Tucked in near the end of the 465-page budget implementation bill that passed the Illinois General Assembly late Saturday night was a provision giving Medicaid access to noncitizens over 65 years old and whose income is $12,670 or less, which is at or under the federal poverty level.
Gov. JB Pritzker said he will approve next year’s budget and its implementations. Medicaid services for qualified undocumented seniors will kick in July 1 when the 2021 budget year begins.
The expansion was a big win for the Legislative Latino Caucus, which Ramirez took lead on the effort through the health and human services working group leading up to the special session. She said the coverage will save the state money in the long run, costing about $2 million, which in her opinion, “is nothing to a $2 billion Medicaid bill.”
She said it’s about three times cheaper to cover undocumented seniors than it is to not cover them and then “have them in a hospital when they’re already dying and are in stage three of cancer and other things because they didn’t show up until they tested positive with coronavirus and then all these other things they had also came to light and became too late to prevent.”

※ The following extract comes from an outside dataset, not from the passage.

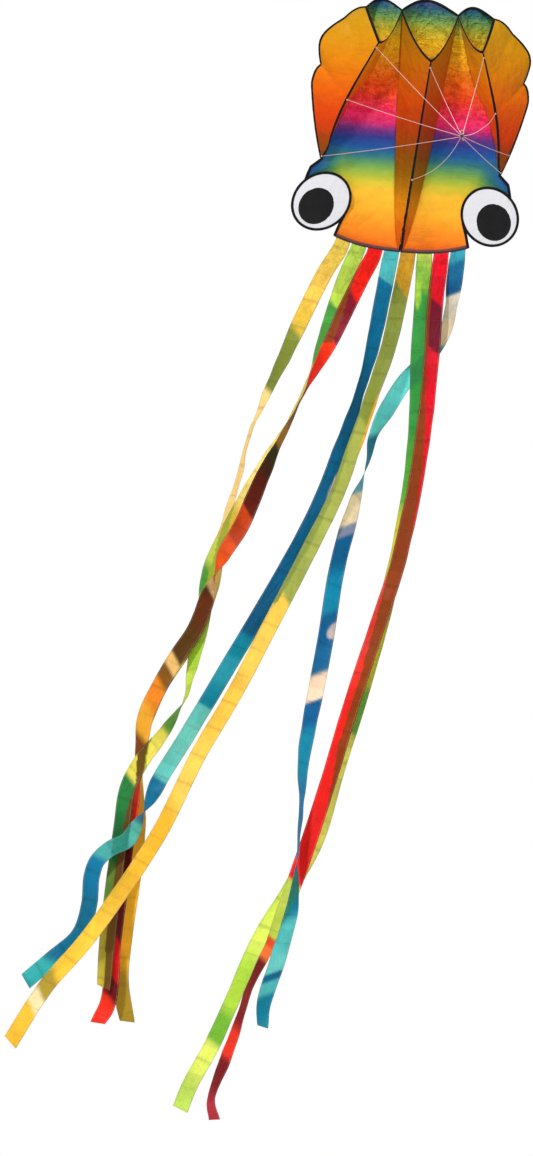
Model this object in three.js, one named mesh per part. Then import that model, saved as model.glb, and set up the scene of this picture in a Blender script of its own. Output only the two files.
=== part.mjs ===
// Octopus kite: a soft foil head with three open keels, two eyes, a bridle and eight ribbon tails.
// Units are millimetres. The origin is the tow point, where the bridle legs meet. +Z is up and the
// bridle side of the head faces -Y. The head is symmetrical about x = 0. "Height" is measured up
// from the centre of the hem, and "back" is the distance behind the sail's sloping plane.
import * as THREE from 'three';

// Head
const HEM_BACK = 1200;             // the hem's centre is this far behind the tow point
const HEM_DROP = 355;              // and this far below it
const LEAN = 0.27;                 // the sail comes forward this much for each unit of height
const HEM_HALF_WIDTH = 235;
const HEM_CORNER_LIFT = 34;        // how far the hem curves up at its corners
const HEM_CURVE_POWER = 2.5;
const HEM_BAND = 12;               // height of the folded hem
const HEM_END_GAP = 12;            // it stops short of the edge binding
const HEM_FADE_HEIGHT = 100;       // rows of the sail are level again from here up
const GATHER_X = 98;               // where the leading edge is gathered between the cells
const GATHER_HEIGHT = 817;
const ROOT_POWER = 0.55;           // shape of the centre keel's seam
const CENTRE_DOME_RISE = 47;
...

One of the leading motivators for Ramirez was her mother, who is now a U.S. citizen. She was a homecare worker with diabetes who stopped working on March 24 because she and the 89-year-old person she was taking care of decided it’d be safer for her to stop visiting amid the pandemic.
When the Chicago Democrat asked her mother why she stopped paying for insurance after joining unemployment, her mother explained that they simply couldn’t afford it. Ramirez’s father retired without pension benefits and brings in just enough money to cover his medications and all other bills.

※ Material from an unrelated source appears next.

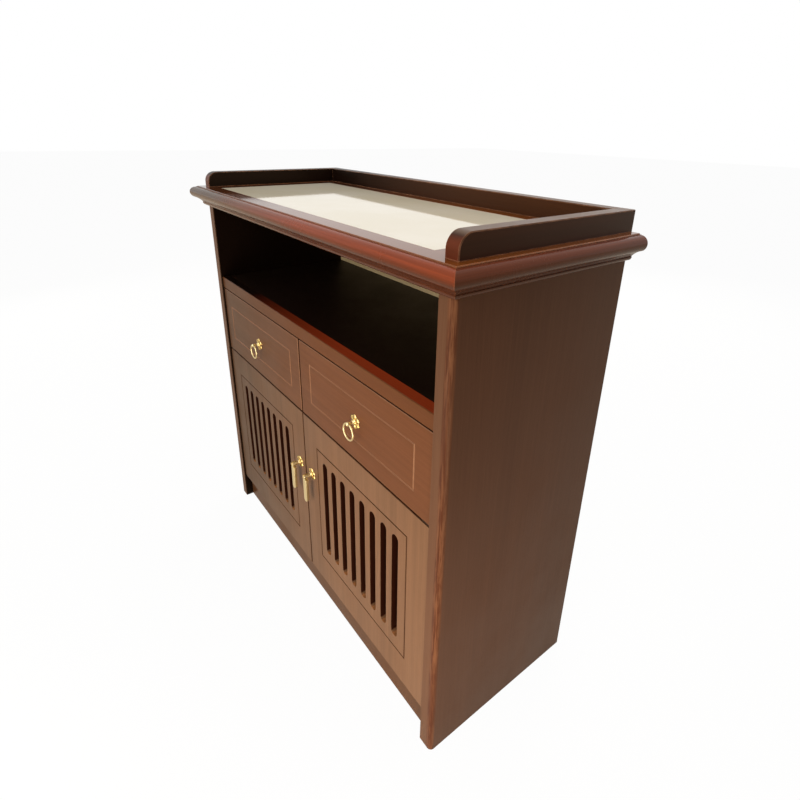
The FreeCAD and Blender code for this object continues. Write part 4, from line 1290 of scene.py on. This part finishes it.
@dataclass
class Top:
    """The top board with its cream panel, the mitred moulding and the gallery."""

    def build(self) -> None:
        """Dresses the top's pieces, with the grain along each of them."""
        across, deep = Grain.ACROSS, Grain.DEEP
        dress(Finishes.TOP, 8, {"top_board": across})
        dress(Finishes.GALLERY, 9, {"gallery_left": deep, "gallery_right": deep})
        dress(Finishes.LIT_BACK_GALLERY, 10, {"gallery_back": across})
        dress(Finishes.MOULDING, 11, {"moulding_front": across})
        dress(Finishes.SHADED_SIDE_MOULDING, 12, {"moulding_left": deep, "moulding_right": deep})
        paint_nodes(Finishes.CREAM.material(), "inset_panel")
        log.info("top: board, panel, three mouldings, three gallery rails")


@dataclass
class Drawer:
    """A drawer: front, box and ring pull."""

    side: Side
    cut_left: float = 14.2
    cut_right: float = 17.6

    def build(self) -> None:
        """Dresses the wood and builds the pull."""
        prefix = f"drawer_{self.side.value}"
        offset = self.cut_left if self.side is Side.LEFT else self.cut_right
        across, deep = Grain.ACROSS, Grain.DEEP
        dress(Finishes.FRONT, offset, {prefix + "_front": across})
        dress(Finishes.BOX, offset + 1, {prefix + "_side_left": deep, prefix + "_side_right": deep,
                                         prefix + "_back": across, prefix + "_bottom": across})
        RingPull(self.side).build()
        log.info("%s: front, box, ring pull", prefix)


@dataclass
class Door:
    """A slotted door with its drop-bar pull."""

    side: Side
    cut_left: float = 20.3
    cut_right: float = 23.9

    def build(self) -> None:
        """Dresses the door and builds the pull."""
        prefix = f"door_{self.side.value}"
        offset = self.cut_left if self.side is Side.LEFT else self.cut_right
        dress(Finishes.DOOR, offset, {prefix + "_panel": Grain.UPRIGHT})
        BarPull(self.side).build()
        log.info("%s: slotted panel, drop-bar pull", prefix)


@dataclass
class Hardware:
    """Steel and plastic fittings: brackets, runners, screws, pins, catch."""

    def build(self) -> None:
        """Dresses the fittings."""
        brackets = [f"pivot_bracket_{side.value}_{end}" for side in Side for end in ("head", "foot")]
        steel = ["wood_screws", "shelf_pins"]
        for side in Side:
            steel += [f"drawer_{side.value}_channels", f"drawer_{side.value}_rails",
                      f"door_{side.value}_strike"]
        paint_nodes(Finishes.ZINC.material(), *steel)
        paint_nodes(Finishes.BLACK_ZINC.material(), *brackets)
        paint_nodes(Finishes.PLASTIC.material(), "door_catch")
        log.info("hardware: %d brackets, %d steel pieces, catch", len(brackets), len(steel))


@dataclass(frozen=True)
class Lamp:
    """A square soft lamp; one that isn't mirrored doesn't show itself in glossy faces."""

    name: str
    place: Triple
    aim: Triple
    size: float
    power: float
    colour: Colour = (1.0, 0.95, 0.88)
    mirrored: bool = True

    def hang(self) -> None:
        """Hangs the lamp and points it."""
        data = bpy.data.lights.new(self.name, "AREA")
        data.shape = "SQUARE"
        data.size = self.size
        data.energy = self.power
        data.color = self.colour
        item = bpy.data.objects.new(self.name, data)
        bpy.context.scene.collection.objects.link(item)
        item.location = self.place
        item.rotation_euler = (Vector(self.aim) - Vector(self.place)).to_track_quat("-Z", "Y").to_euler()
        item.visible_camera = False
        item.visible_glossy = self.mirrored


@dataclass
class Studio:
    """Floor, world, lamps and the camera at the photograph's angle."""

    azimuth: float = 52.03
    elevation: float = 22.03
    roll: float = 1.31
    eye: Triple = (0.8016, -0.51465, 0.9474)
    lens: float = 23.36
    shift: Point = (-0.0135, -0.0784)
    lamps: tuple[Lamp, ...] = (
        Lamp("key", (0.7, -2.5, 1.7), (0, 0, 0.4), 1.8, 38),
        Lamp("low_front", (0.2, -0.95, 0.1), (0.2, -0.15, 0.2), 0.6, 4.6, (1.0, 0.92, 0.8)),
        Lamp("low_side", (0.9, -0.5, 0.06), (0.41, -0.15, 0.1), 0.5, 6.6, (1.0, 0.86, 0.66)),
        Lamp("overhead", (0.3, 0.6, 2.9), (0, 0, 0.8), 2.0, 32, mirrored=False),
        Lamp("back", (-1.3, 2.6, 1.6), (0, 0, 0.5), 1.6, 45, mirrored=False),
        Lamp("left", (-2.6, -0.6, 1.1), (-0.4, 0, 0.4), 1.4, 16, mirrored=False),
    )
    room_light: Colour = (1.0, 0.96, 0.9)
    room_strength: float = 0.12
    floor_size: float = 40
    floor_tones: tuple[Colour, Colour] = ((0.26, 0.26, 0.25), (0.28, 0.28, 0.27))
    floor_seen: Colour = (0.97, 0.97, 0.96)
    floor_glow: float = 0.965
    floor_mirrored: Colour = (0.75, 0.67, 0.56)
    floor_roughness: float = 0.9

    def build(self) -> None:
        """Builds all of it."""
        self.camera()
        self.world()
        self.floor()
        for lamp in self.lamps:
            lamp.hang()
        bpy.context.scene.view_settings.view_transform = "Standard"
        log.info("studio: camera, floor, %d lamps", len(self.lamps))

    def camera(self) -> None:
        """Sets the camera from its azimuth, elevation and roll."""
        turn, tilt, lean = radians(self.azimuth), radians(self.elevation), radians(self.roll)
        forward = Vector((-sin(turn) * cos(tilt), cos(turn) * cos(tilt), -sin(tilt)))
        level = Vector((cos(turn), sin(turn), 0))
        right = cos(lean) * level + sin(lean) * level.cross(forward)
        data = bpy.data.cameras.new("camera")
        data.lens = self.lens
        data.shift_x, data.shift_y = self.shift
        data.clip_start = 0.01
        item = bpy.data.objects.new("camera", data)
        bpy.context.scene.collection.objects.link(item)
        axes = Matrix((right, right.cross(forward), -forward)).transposed().to_4x4()
        item.matrix_world = Matrix.Translation(self.eye) @ axes
        bpy.context.scene.camera = item

    def world(self) -> None:
        """A white surrounding for the camera and for reflections, and a weak plain light."""
        world = bpy.data.worlds.new("studio")
        bpy.context.scene.world = world
        world.use_nodes = True
        graph = Graph(world.node_tree)
        graph.tree.nodes.clear()
        seen, _ = graph.seen()
        plain = graph.add("Background", {"Color": self.room_light, "Strength": self.room_strength})
        white = graph.add("Background", {"Color": (1, 1, 1), "Strength": 1})
        mixed = graph.add("MixShader", {0: seen, 1: plain.outputs[0], 2: white.outputs[0]})
        graph.add("OutputWorld", {0: mixed.outputs[0]})

    def floor(self) -> None:
        """A pale floor that shows nearly white, is mirrored warmer and keeps the cabinet's shadow."""
        form = bmesh.new()
        bmesh.ops.create_grid(form, x_segments=1, y_segments=1, size=self.floor_size / 2)
        piece = new_piece("floor", form)
        pale = Surface("floor_paint")
        mottle = pale.between(pale.noise(pale.place, 3, 3), 0.3, 0.7)
        seen, mirrored = pale.seen()
        colour = pale.blend(seen, pale.blend(mottle, *self.floor_tones), self.floor_seen)
        pale.feed(pale.shader.inputs["Base Color"], colour)
        pale.feed(pale.shader.inputs["Roughness"], self.floor_roughness)
        shown = pale.blend(mirrored, (1, 1, 1), self.floor_mirrored)
        glow = pale.add("Emission", {"Color": shown, "Strength": 1})
        mixed = pale.add("MixShader", {0: pale.times(seen, self.floor_glow), 1: pale.shader.outputs[0],
                                       2: glow.outputs[0]})
        pale.feed(pale.tree.nodes["Material Output"].inputs["Surface"], mixed.outputs[0])
        paint(piece, pale.material)


def main() -> None:
    """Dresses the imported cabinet, builds what it lacks and sets up the studio."""
    logging.basicConfig(level=logging.INFO, format="%(name)s %(message)s")
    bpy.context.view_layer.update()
    for part in (Carcass(), Top(), *(Drawer(side) for side in Side), *(Door(side) for side in Side),
                 Hardware(), Studio()):
        part.build()


if __name__ == "__main__":
    main()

″‘I can’t pay out of pocket $500 a month (for insurance),’” Ramirez said what her mother told her. ”‘So until I go back to work, I have no insurance and I’m going to pray that I stay as healthy as possible and not go anywhere, so that I’m not in a position where I have to end up in a hospital with a bill we can’t afford.’”

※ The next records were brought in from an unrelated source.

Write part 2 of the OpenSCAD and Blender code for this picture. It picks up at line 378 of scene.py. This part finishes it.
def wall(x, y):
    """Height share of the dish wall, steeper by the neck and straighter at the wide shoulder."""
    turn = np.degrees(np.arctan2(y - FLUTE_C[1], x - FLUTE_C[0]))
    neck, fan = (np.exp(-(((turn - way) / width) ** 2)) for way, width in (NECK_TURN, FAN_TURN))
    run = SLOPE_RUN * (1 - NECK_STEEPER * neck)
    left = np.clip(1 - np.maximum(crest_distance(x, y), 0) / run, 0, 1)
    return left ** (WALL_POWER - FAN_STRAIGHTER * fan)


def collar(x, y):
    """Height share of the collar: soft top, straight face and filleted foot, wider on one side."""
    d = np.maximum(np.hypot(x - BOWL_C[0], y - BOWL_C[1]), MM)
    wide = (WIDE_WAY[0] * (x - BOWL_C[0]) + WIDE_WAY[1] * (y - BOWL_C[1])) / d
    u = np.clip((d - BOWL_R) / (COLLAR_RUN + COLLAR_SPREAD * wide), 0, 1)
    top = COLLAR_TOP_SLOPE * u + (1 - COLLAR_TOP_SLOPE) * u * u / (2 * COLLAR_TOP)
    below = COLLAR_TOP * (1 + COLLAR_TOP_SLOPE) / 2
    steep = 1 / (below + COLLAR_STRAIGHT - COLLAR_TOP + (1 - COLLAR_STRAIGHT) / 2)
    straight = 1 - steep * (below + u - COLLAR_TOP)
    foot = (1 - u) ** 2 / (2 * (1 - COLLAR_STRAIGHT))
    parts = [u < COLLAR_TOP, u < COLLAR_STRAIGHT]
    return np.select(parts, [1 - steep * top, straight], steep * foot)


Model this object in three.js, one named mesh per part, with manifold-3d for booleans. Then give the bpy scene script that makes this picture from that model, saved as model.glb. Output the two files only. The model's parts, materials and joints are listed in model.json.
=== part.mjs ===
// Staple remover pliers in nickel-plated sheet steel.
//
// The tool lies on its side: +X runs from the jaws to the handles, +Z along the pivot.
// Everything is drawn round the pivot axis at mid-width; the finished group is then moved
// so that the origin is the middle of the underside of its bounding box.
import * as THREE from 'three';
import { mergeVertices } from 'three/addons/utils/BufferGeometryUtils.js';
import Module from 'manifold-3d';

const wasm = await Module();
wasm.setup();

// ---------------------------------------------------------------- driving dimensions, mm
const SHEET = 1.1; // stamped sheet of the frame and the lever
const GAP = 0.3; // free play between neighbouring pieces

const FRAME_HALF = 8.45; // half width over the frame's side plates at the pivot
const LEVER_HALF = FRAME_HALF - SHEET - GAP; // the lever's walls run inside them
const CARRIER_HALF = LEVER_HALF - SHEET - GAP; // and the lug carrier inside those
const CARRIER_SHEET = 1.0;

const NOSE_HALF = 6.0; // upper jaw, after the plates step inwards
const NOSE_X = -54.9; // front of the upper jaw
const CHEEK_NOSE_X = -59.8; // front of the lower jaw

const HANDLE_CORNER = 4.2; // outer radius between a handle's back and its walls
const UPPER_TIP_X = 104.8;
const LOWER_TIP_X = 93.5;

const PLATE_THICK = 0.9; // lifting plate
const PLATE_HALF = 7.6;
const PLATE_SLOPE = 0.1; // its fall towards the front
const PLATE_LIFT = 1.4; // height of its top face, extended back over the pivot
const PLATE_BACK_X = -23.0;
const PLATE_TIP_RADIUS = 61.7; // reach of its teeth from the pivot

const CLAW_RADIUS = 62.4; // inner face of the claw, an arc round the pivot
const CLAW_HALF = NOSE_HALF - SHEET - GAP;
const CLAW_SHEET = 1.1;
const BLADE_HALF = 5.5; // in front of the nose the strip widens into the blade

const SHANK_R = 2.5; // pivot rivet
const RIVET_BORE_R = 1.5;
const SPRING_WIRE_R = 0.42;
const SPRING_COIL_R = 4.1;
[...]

Ramirez had a similar bill last year that failed to reach a vote on the House floor, but she said the COVID-19 pandemic has shined a light on the need for expanded health care coverage.
She represents one of the hardest-hit districts from the pandemic, which primarily includes the Humboldt Park neighborhood in Chicago. The positivity rate for the virus in Ramirez’s district reached nearly 50%, she said. The COVID-19 death rate in Illinois for Latinos is about 19% while Latinos make up about 17% of the state’s population, according to the Illinois Department of Public Health and U.S. Census Bureau 2019 estimates.
Additionally, she noted that about 250,000 families in the state didn’t receive an economic stimulus check because they were either mixed status families or undocumented.
“You could imagine the financial hardship,” Ramirez said. “No access to health care, no access to unemployment insurance, living in multi-generational homes, no place to isolate. All of this equates to a higher risk of people not just testing positive, but literally dying.”
She said there was some opposition to her bill last year from lawmakers saying “we should only be focusing on citizens,” or asking how the state will pay for it. But during this year’s special session, she didn’t hear any opposition.
“Just this piece right here for a group of people who have been told that no resources — you can pay taxes, you can do this, you can do that, you can be in this country for 25 years attempting to legalize, but you can’t get this basic health care, basic ability to stay alive, covered. If ever before, this pandemic has shown us how critical that is,” Ramirez said.
She also highlighted health care as a human right, undocumented or not, and that COVID-19 “has shown the way public health binds us all together and that denying health care to someone is hurting all of us.”
ASI Home Care is one company that will benefit from the measure. Although based in Chicago, patients can be from anywhere in the state as ASI Home Care offers a variety of telehealth and remote monitoring services.